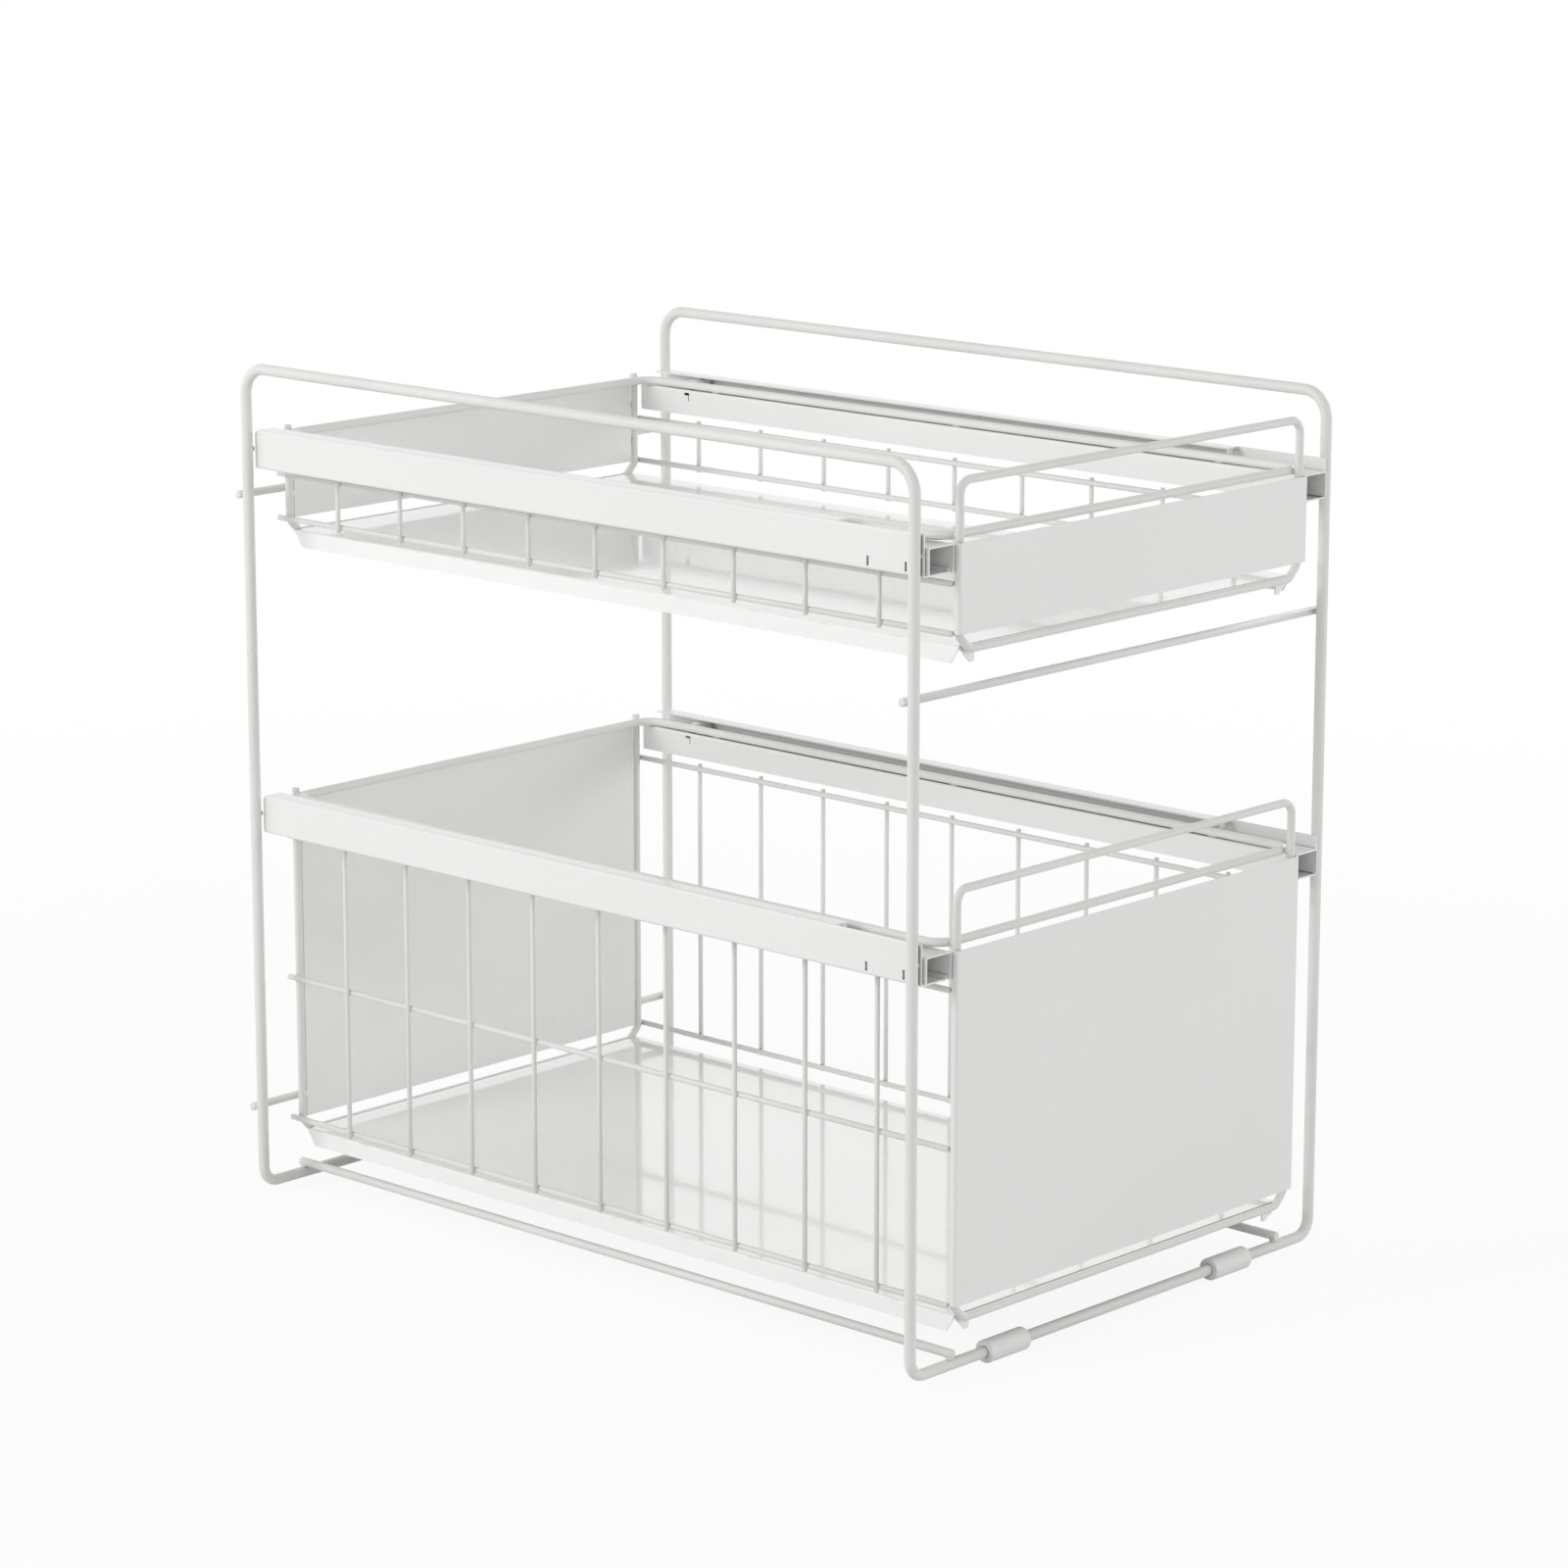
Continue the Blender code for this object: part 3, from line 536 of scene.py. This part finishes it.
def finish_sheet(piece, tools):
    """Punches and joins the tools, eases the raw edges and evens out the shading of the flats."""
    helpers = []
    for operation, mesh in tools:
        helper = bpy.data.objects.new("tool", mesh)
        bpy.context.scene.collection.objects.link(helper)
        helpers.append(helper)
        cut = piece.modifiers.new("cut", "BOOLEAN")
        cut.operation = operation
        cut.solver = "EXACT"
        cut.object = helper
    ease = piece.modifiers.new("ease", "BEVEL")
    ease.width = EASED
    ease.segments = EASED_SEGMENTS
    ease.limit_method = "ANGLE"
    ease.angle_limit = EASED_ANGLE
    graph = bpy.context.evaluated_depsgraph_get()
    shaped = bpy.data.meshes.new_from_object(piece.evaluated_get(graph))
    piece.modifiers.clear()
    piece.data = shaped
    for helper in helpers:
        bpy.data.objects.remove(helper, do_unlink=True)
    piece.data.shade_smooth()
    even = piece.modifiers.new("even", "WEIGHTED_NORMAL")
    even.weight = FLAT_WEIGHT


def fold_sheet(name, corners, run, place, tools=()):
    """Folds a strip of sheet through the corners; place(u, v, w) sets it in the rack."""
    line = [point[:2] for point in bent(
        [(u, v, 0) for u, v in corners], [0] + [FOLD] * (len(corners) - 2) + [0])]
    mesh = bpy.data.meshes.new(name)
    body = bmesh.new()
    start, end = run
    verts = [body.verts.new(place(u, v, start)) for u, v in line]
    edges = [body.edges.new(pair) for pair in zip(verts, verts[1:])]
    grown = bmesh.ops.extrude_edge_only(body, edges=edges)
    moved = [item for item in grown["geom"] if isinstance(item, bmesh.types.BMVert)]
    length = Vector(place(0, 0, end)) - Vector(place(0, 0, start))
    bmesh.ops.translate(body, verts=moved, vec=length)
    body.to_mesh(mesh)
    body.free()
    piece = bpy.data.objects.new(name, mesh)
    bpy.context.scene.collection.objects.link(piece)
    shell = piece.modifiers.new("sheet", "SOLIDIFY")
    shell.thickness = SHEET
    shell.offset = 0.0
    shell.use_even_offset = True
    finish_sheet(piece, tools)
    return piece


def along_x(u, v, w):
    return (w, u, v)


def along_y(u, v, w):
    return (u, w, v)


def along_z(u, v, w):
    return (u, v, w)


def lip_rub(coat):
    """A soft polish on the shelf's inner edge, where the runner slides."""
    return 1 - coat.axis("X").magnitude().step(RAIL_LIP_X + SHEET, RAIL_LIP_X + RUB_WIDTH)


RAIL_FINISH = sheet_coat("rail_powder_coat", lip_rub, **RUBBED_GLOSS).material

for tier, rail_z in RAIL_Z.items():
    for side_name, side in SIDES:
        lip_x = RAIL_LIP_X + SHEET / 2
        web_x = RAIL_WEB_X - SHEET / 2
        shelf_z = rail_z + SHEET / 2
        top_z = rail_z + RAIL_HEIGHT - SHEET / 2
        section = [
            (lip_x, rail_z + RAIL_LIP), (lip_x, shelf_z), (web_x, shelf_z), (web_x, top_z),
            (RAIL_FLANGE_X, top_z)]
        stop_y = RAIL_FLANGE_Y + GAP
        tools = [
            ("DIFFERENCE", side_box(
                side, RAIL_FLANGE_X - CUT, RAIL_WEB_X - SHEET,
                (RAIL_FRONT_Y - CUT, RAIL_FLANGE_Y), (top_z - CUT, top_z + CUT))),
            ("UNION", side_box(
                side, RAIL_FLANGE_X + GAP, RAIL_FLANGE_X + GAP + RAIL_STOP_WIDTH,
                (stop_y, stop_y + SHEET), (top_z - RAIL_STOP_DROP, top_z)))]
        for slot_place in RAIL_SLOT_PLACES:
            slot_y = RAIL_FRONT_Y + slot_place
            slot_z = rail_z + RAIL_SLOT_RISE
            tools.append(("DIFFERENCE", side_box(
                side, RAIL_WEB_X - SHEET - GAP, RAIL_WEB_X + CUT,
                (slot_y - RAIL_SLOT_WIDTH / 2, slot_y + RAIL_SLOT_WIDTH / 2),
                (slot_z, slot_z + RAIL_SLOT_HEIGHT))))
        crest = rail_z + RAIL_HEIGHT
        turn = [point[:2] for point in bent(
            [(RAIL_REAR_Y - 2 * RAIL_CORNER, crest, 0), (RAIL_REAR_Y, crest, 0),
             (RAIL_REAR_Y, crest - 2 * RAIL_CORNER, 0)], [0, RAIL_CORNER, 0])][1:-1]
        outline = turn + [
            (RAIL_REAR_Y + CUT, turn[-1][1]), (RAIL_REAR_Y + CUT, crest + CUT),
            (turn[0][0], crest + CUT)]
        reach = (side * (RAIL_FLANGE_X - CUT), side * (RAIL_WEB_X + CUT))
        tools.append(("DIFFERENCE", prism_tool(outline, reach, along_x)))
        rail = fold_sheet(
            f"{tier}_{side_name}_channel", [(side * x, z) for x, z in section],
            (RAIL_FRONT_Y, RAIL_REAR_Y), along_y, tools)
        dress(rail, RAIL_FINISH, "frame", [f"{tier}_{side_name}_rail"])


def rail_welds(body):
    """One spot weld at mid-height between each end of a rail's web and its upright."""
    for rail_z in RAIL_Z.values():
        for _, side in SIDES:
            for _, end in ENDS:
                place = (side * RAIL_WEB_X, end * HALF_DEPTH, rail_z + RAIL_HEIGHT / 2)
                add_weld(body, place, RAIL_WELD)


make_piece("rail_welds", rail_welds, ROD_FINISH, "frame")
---
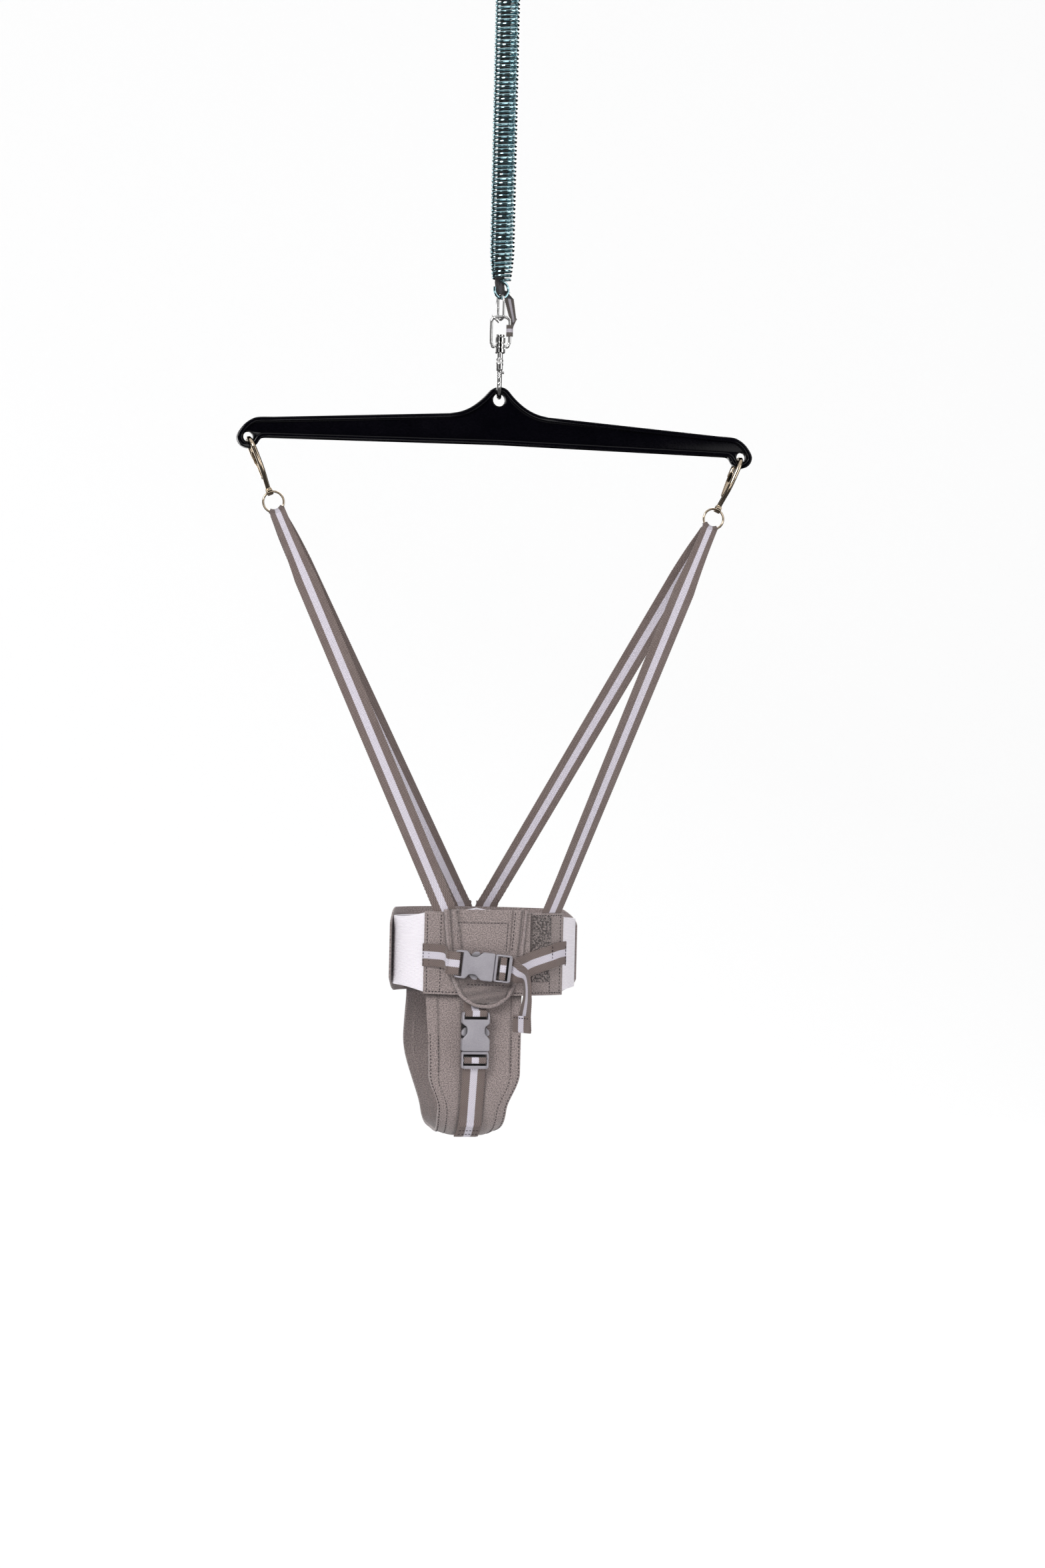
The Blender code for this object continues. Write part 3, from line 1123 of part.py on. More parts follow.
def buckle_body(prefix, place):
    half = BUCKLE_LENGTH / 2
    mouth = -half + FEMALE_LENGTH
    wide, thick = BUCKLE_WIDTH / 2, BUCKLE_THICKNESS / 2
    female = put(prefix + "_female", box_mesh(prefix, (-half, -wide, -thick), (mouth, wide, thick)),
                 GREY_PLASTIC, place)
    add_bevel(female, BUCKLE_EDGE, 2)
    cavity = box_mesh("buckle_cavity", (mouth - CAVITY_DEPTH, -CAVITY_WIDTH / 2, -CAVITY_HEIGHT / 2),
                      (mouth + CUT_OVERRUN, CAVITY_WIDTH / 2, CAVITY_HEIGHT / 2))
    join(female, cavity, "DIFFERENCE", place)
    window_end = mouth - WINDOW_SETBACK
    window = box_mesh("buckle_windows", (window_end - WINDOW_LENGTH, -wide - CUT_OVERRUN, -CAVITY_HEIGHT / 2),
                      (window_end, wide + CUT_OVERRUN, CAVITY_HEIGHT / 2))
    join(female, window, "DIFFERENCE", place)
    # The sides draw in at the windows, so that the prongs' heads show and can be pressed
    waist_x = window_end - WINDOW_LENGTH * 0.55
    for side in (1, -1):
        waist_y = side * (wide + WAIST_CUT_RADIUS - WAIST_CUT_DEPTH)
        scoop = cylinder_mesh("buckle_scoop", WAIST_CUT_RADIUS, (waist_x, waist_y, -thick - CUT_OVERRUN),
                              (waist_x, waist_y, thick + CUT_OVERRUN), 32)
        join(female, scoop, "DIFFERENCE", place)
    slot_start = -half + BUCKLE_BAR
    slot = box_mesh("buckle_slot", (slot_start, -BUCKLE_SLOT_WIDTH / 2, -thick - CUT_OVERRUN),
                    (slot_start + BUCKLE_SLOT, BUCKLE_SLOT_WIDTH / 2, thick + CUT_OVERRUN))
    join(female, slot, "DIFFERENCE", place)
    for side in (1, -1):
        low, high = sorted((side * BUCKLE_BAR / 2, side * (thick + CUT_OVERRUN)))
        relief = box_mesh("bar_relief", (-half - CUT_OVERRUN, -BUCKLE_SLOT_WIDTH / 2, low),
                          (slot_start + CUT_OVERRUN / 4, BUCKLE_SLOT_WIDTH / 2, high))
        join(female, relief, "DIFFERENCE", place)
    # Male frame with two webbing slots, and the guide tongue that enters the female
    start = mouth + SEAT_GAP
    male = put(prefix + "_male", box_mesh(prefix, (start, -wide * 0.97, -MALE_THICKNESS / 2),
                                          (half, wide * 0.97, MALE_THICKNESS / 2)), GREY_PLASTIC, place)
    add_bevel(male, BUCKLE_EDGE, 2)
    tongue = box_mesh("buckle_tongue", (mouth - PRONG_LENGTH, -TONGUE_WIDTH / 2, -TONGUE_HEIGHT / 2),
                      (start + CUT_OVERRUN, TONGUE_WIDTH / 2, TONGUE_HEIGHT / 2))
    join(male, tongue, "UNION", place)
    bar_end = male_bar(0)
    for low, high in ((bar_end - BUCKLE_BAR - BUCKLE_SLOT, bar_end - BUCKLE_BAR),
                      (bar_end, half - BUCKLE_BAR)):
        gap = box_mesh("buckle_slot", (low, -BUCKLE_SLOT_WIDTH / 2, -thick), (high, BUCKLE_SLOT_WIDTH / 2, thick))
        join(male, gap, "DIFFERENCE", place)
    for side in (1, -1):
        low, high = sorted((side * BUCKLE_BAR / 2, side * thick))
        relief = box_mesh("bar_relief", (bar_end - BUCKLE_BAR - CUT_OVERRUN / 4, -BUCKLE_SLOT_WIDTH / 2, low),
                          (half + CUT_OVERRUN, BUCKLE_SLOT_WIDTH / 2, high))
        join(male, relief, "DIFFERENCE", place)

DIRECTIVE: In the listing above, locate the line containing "Continue the Blender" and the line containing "even.weight = FLAT_WEIGHT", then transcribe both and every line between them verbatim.

FULL OUTPUT:
Continue the Blender code for this object: part 3, from line 536 of scene.py. This part finishes it.
def finish_sheet(piece, tools):
    """Punches and joins the tools, eases the raw edges and evens out the shading of the flats."""
    helpers = []
    for operation, mesh in tools:
        helper = bpy.data.objects.new("tool", mesh)
        bpy.context.scene.collection.objects.link(helper)
        helpers.append(helper)
        cut = piece.modifiers.new("cut", "BOOLEAN")
        cut.operation = operation
        cut.solver = "EXACT"
        cut.object = helper
    ease = piece.modifiers.new("ease", "BEVEL")
    ease.width = EASED
    ease.segments = EASED_SEGMENTS
    ease.limit_method = "ANGLE"
    ease.angle_limit = EASED_ANGLE
    graph = bpy.context.evaluated_depsgraph_get()
    shaped = bpy.data.meshes.new_from_object(piece.evaluated_get(graph))
    piece.modifiers.clear()
    piece.data = shaped
    for helper in helpers:
        bpy.data.objects.remove(helper, do_unlink=True)
    piece.data.shade_smooth()
    even = piece.modifiers.new("even", "WEIGHTED_NORMAL")
    even.weight = FLAT_WEIGHT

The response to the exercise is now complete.